Are there independent evaluations of Pathways’ effectiveness in preventing radicalisation?
Executive summary
Independent, rigorous evaluations of the specific Pathways interactive learning package have not been identified in the provided reporting; broader systematic reviews of prevention and case‑management programs repeatedly find a scarcity of well‑controlled, high‑quality outcome evaluations and call for more experimental designs to measure impact [1] [2] [3].
1. What "Pathways" is claimed to be and who backs it
Pathways is presented as a free, youth‑centred interactive learning package for ages 11–18, produced by Shout Out UK and used to teach about extremism, online risks and the UK Prevent strategy, and it was funded through the Home Office’s Preventing Radicalisation Fund with materials for teachers and local tailoring [4] [1].

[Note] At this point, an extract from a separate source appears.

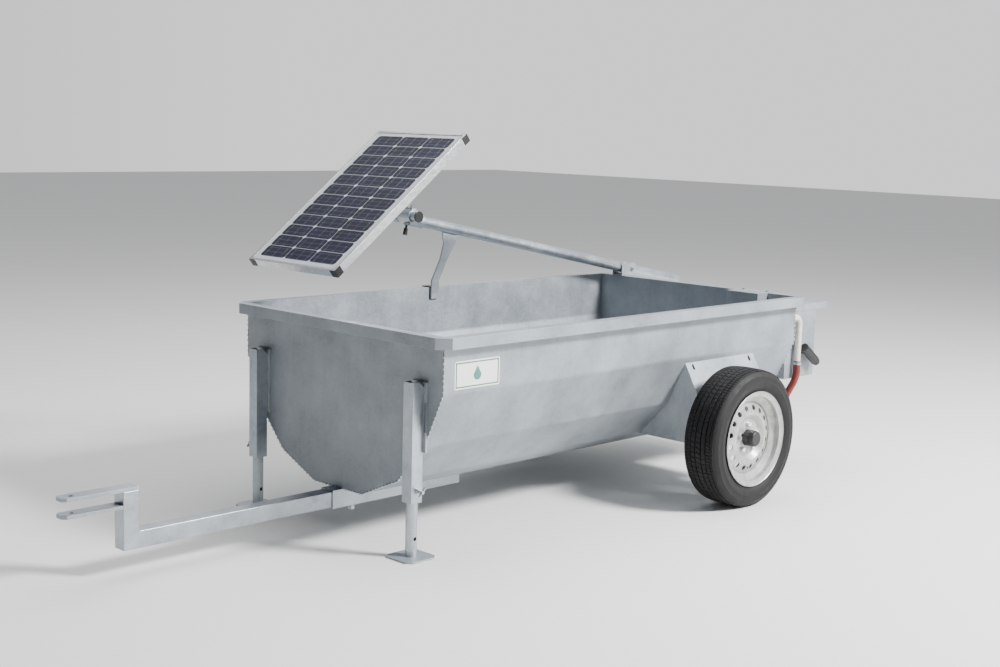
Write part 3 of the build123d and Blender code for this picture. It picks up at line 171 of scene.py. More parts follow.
def galvanised(name, dark, middle, light, crystal, metallic, rough, streak):
    """Hot-dip galvanised steel: zinc crystals of so many millimetres, cloudy patches and runs."""
    made, tree, shader, place = begin(name, Metallic=metallic)
    cloud = add(tree, "TexNoise", {"Vector": place, "Scale": per_mm(190), "Detail": 5.0, "Roughness": 0.62})
    bent = add(tree, "TexNoise", {"Vector": place, "Scale": per_mm(crystal * 1.6), "Detail": 3.0})
    sway = {0: bent.outputs["Color"], 1: (0.012, 0.012, 0.012)}
    offset = add(tree, "VectorMath", sway, operation="MULTIPLY")
    moved = add(tree, "VectorMath", {0: place, 1: offset.outputs["Vector"]}, operation="ADD")
    flake = add(tree, "TexVoronoi", {"Vector": moved.outputs["Vector"], "Scale": per_mm(crystal)})
    flake_value = add(tree, "SeparateColor", {"Color": flake.outputs["Color"]}).outputs["Red"]
    grit = add(tree, "TexNoise", {"Vector": place, "Scale": per_mm(4.5), "Detail": 4.0, "Roughness": 0.7})
    stretched = add(tree, "Mapping", {"Vector": place, "Scale": streak})
    run = add(tree, "TexNoise", {"Vector": stretched.outputs["Vector"], "Scale": per_mm(26), "Detail": 4.0})
    cloudy = span(tree, cloud.outputs["Fac"], 0.32, 0.68, 0.0, 1.0)
    base = blend_colours(tree, cloudy, linear(middle), linear(light))
    runs = span(tree, run.outputs["Fac"], 0.52, 0.8, 0.0, 0.2)
    with_runs = blend_colours(tree, runs, base, linear(dark))
    flakes = span(tree, flake_value, 0.0, 1.0, 0.0, 0.3)
    with_flakes = blend_colours(tree, flakes, with_runs, linear(light))
    specks = span(tree, grit.outputs["Fac"], 0.5, 0.75, 0.0, 0.32)
    colour = blend_colours(tree, specks, with_flakes, linear(dark))
    wear = add(tree, "Math", {0: flake_value, 1: cloudy}, operation="MULTIPLY")
    roughness = span(tree, wear.outputs["Value"], 0.0, 0.7, rough - 0.07, rough + 0.1)
    height = add(tree, "Math", {0: grit.outputs["Fac"], 1: flake_value}, operation="ADD")
    finish_material(tree, shader, colour, roughness, height.outputs["Value"], 0.00018)
    return made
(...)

2. No published independent impact evaluation of Pathways found in the supplied sources
Within the assembled reporting there is description of Pathways’ content and funding but no reference to an independent, peer‑reviewed outcome study or randomized evaluation that measures whether Pathways reduces radicalisation risk or changes relevant behaviours; the available coverage quotes developers and funders about aims and design but does not point to a formal impact evaluation of that specific program [1] [4].

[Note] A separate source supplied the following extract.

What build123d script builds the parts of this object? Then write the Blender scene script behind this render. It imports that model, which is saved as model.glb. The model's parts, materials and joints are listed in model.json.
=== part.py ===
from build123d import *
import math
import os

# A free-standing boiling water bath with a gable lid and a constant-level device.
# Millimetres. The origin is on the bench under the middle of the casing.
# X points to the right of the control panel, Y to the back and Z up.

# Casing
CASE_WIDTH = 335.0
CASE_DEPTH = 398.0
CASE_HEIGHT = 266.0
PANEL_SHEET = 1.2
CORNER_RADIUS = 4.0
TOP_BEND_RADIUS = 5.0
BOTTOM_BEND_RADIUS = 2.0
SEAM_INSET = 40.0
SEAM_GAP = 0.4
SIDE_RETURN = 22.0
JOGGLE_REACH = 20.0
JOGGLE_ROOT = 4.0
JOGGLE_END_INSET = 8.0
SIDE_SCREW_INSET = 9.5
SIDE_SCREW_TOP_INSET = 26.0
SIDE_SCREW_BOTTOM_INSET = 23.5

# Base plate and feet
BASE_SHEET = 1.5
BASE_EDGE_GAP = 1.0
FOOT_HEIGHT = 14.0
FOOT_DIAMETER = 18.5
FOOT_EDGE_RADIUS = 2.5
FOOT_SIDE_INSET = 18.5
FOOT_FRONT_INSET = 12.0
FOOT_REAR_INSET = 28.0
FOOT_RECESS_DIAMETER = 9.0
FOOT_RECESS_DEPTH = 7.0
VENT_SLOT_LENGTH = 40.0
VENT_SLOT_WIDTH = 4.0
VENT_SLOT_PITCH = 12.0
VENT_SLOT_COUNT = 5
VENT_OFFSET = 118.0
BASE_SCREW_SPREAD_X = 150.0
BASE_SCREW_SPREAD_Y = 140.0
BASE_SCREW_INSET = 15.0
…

3. The evidence gap for Prevent‑funded educational interventions sits within a wider epistemic problem
Systematic reviews and meta‑analyses in the field show a chronic shortage of robust outcome evaluations: a 2020 meta‑analysis found only nine reasonably controlled outcome evaluations across seven countries after screening roughly 14,000 reports, and most used quasi‑experimental pre‑post designs rather than randomized trials [2]. More recent systematic reviews echo the problem, concluding that the effectiveness of case management and counter‑radicalisation tools remains poorly understood because of the persistent absence of robust impact evaluations [3] [5].
4. Methodological barriers that have hampered independent evaluation
Major funders and research bodies recognize how hard it is to produce rigorous evidence: the U.S. National Institute of Justice has emphasized the need for scientifically rigorous evaluations, cautioned about lack of control groups, valid metrics and resource demands, and explicitly solicited outcome evaluations of prevention programs with strong experimental designs [6] [7]. European guidance such as the INDEED tool likewise stresses building evaluation into program design to enable evidence‑based assessment [8].

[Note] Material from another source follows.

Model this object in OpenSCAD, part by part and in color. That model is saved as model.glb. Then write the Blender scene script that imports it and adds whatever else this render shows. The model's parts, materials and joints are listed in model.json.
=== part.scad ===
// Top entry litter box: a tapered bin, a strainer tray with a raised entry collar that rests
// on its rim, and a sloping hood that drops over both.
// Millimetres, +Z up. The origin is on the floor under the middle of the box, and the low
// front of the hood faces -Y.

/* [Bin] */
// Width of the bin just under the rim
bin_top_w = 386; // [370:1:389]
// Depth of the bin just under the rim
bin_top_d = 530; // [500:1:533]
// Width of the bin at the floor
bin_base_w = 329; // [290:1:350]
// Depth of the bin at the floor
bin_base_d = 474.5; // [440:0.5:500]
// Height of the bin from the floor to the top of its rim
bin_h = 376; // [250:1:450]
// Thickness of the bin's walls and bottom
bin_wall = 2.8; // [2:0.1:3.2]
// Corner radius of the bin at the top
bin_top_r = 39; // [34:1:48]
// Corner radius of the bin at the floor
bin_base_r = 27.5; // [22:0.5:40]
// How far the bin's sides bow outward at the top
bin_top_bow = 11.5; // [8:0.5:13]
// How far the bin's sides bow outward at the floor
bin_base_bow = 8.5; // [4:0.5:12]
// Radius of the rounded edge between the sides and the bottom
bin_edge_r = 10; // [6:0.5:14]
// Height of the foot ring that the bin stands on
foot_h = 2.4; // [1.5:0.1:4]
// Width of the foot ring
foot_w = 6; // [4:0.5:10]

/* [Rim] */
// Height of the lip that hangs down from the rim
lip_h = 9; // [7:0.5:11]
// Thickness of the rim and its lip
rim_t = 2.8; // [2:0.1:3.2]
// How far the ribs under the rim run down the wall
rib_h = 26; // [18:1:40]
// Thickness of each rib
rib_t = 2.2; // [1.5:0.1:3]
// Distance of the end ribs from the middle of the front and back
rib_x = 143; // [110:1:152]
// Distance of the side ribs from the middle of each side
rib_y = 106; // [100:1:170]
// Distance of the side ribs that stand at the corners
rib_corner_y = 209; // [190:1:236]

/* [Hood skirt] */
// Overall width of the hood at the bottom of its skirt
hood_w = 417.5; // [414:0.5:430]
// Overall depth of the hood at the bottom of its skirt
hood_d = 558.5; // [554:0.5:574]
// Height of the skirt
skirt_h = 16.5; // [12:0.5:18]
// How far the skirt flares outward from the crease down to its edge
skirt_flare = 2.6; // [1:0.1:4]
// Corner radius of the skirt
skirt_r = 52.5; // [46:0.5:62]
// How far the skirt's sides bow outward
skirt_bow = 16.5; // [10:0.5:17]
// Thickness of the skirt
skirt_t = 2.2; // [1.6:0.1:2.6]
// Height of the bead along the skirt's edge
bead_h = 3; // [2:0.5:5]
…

5. Developers’ and funders’ claims vs. what independent appraisal would require
Shout Out UK and Home Office statements frame Pathways as tailored to local threat pictures and independently created and delivered projects supported by Prevent funding, which is not the same as having an independent impact evaluation; program descriptions and endorsements are common but, according to the sources, do not substitute for experimental or well‑controlled outcome studies that establish causality or long‑term effects [1].
6. Conclusion, caveats and what would change the assessment
Based on the available reporting there is no documented independent, peer‑reviewed impact evaluation of Pathways itself; this absence fits a broader, documented lack of rigorous evaluations across the PVE/CVE field and persistent calls from researchers and agencies for more RCTs and stronger designs to judge program effectiveness [2] [3] [7]. It cannot be proven from these sources that no independent evaluation exists outside the sampled reporting; discovering such evidence would require searches of academic journals, gray literature, government evaluation repositories, or direct disclosure from funders or Shout Out UK.